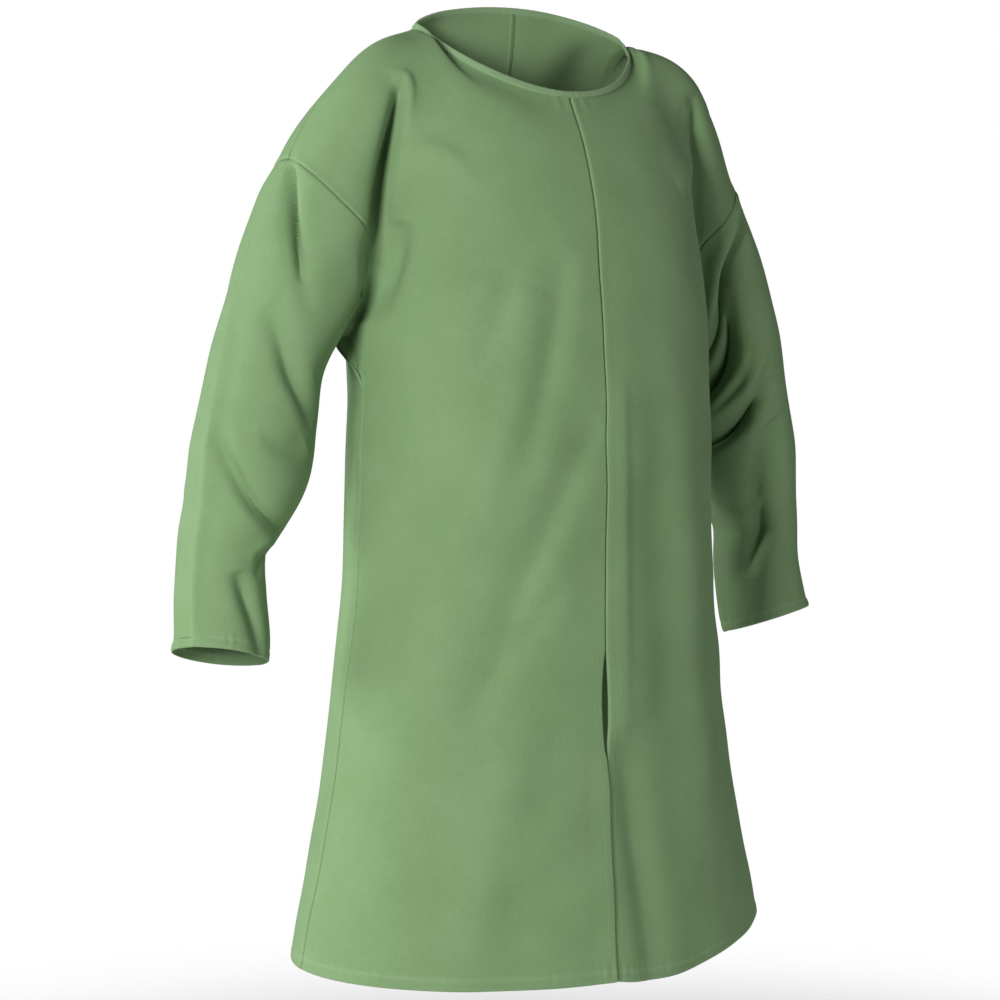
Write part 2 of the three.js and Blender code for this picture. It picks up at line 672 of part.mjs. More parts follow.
// front and back agree along the shoulder and the side, sleeves take the panels' edge
for (const side of [-1, 1]) {
  const front = body[`front_${side < 0 ? "right" : "left"}`];
  const back = body[`back_${side < 0 ? "right" : "left"}`];
  const sleeve = sleeves[side < 0 ? 0 : 1];
  const join = (pieceA, iA, jA, pieceB, iB, jB) => {
    const shared = mix(pieceA.points[iA][jA], pieceB.points[iB][jB], 0.5);
    pieceA.points[iA][jA] = shared;
    pieceB.points[iB][jB] = shared;
  };
  for (let j = NECK_COLUMN + 1; j <= LAST; j += 1) join(front, 0, j, back, 0, j);
  for (let i = UNDER_ROW; i <= HEM_ROW; i += 1) join(front, i, LAST, back, i, LAST);
  sleeve.points[0] = sleeve.points[0].map((_, k) => {
    const [piece, row] = k <= UNDER_ROW ? [front, k] : [back, SLEEVE_TURNS - k];
    return piece.points[row][LAST];
  });
}

Object.values(body).forEach((piece) => {
  piece.normals = gridNormals(piece.points, false, (piece.face === "front" ? -1 : 1) * piece.side);
});
sleeves.forEach((piece) => {
  piece.normals = gridNormals(piece.points, true, piece.side);
});

const seams = [];
for (let i = 0; i <= HEM_ROW; i += 1) {
  seams.push([[body.front_right, i, 0], [body.front_left, i, 0]]);
  seams.push([[body.back_right, i, 0], [body.back_left, i, 0]]);
}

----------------

• **Do this**:
Write out each line of the data above again, exactly as given.

• **Answer to the problem**:
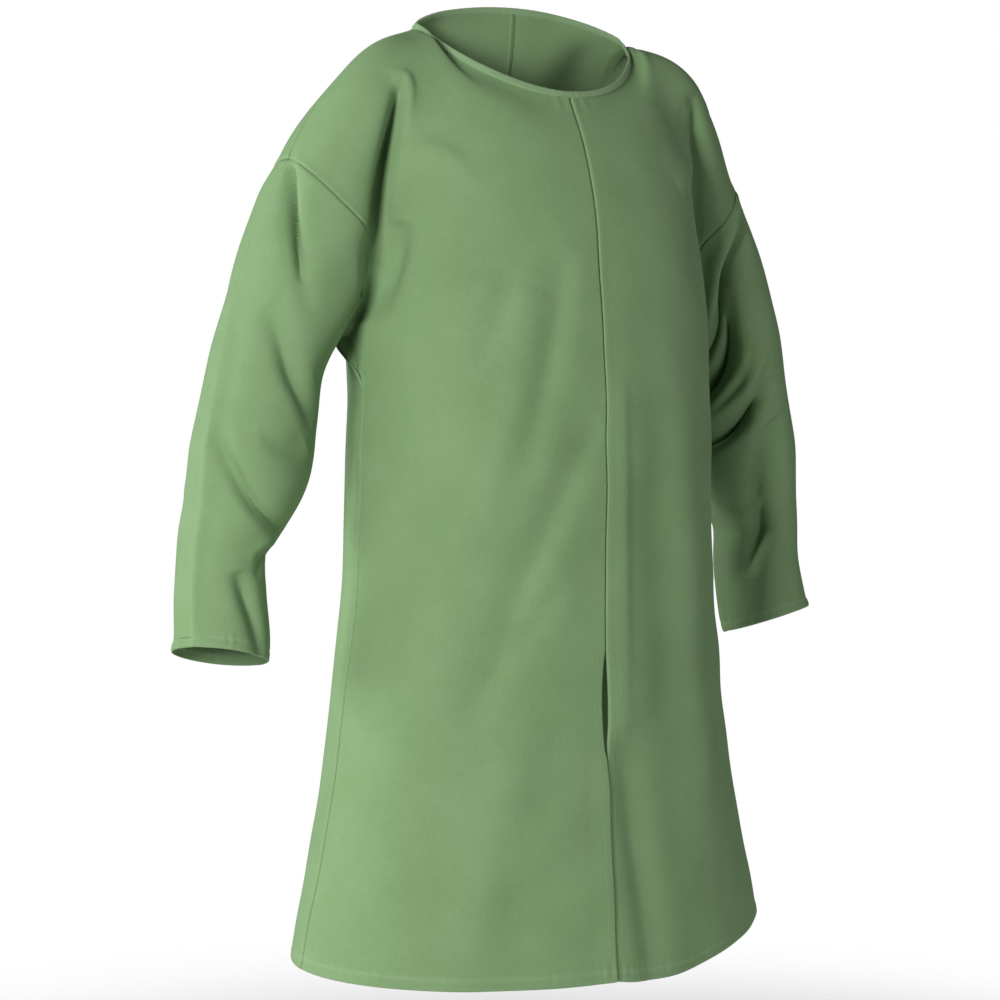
Write part 2 of the three.js and Blender code for this picture. It picks up at line 672 of part.mjs. More parts follow.
// front and back agree along the shoulder and the side, sleeves take the panels' edge
for (const side of [-1, 1]) {
  const front = body[`front_${side < 0 ? "right" : "left"}`];
  const back = body[`back_${side < 0 ? "right" : "left"}`];
  const sleeve = sleeves[side < 0 ? 0 : 1];
  const join = (pieceA, iA, jA, pieceB, iB, jB) => {
    const shared = mix(pieceA.points[iA][jA], pieceB.points[iB][jB], 0.5);
    pieceA.points[iA][jA] = shared;
    pieceB.points[iB][jB] = shared;
  };
  for (let j = NECK_COLUMN + 1; j <= LAST; j += 1) join(front, 0, j, back, 0, j);
  for (let i = UNDER_ROW; i <= HEM_ROW; i += 1) join(front, i, LAST, back, i, LAST);
  sleeve.points[0] = sleeve.points[0].map((_, k) => {
    const [piece, row] = k <= UNDER_ROW ? [front, k] : [back, SLEEVE_TURNS - k];
    return piece.points[row][LAST];
  });
}

Object.values(body).forEach((piece) => {
  piece.normals = gridNormals(piece.points, false, (piece.face === "front" ? -1 : 1) * piece.side);
});
sleeves.forEach((piece) => {
  piece.normals = gridNormals(piece.points, true, piece.side);
});

const seams = [];
for (let i = 0; i <= HEM_ROW; i += 1) {
  seams.push([[body.front_right, i, 0], [body.front_left, i, 0]]);
  seams.push([[body.back_right, i, 0], [body.back_left, i, 0]]);
}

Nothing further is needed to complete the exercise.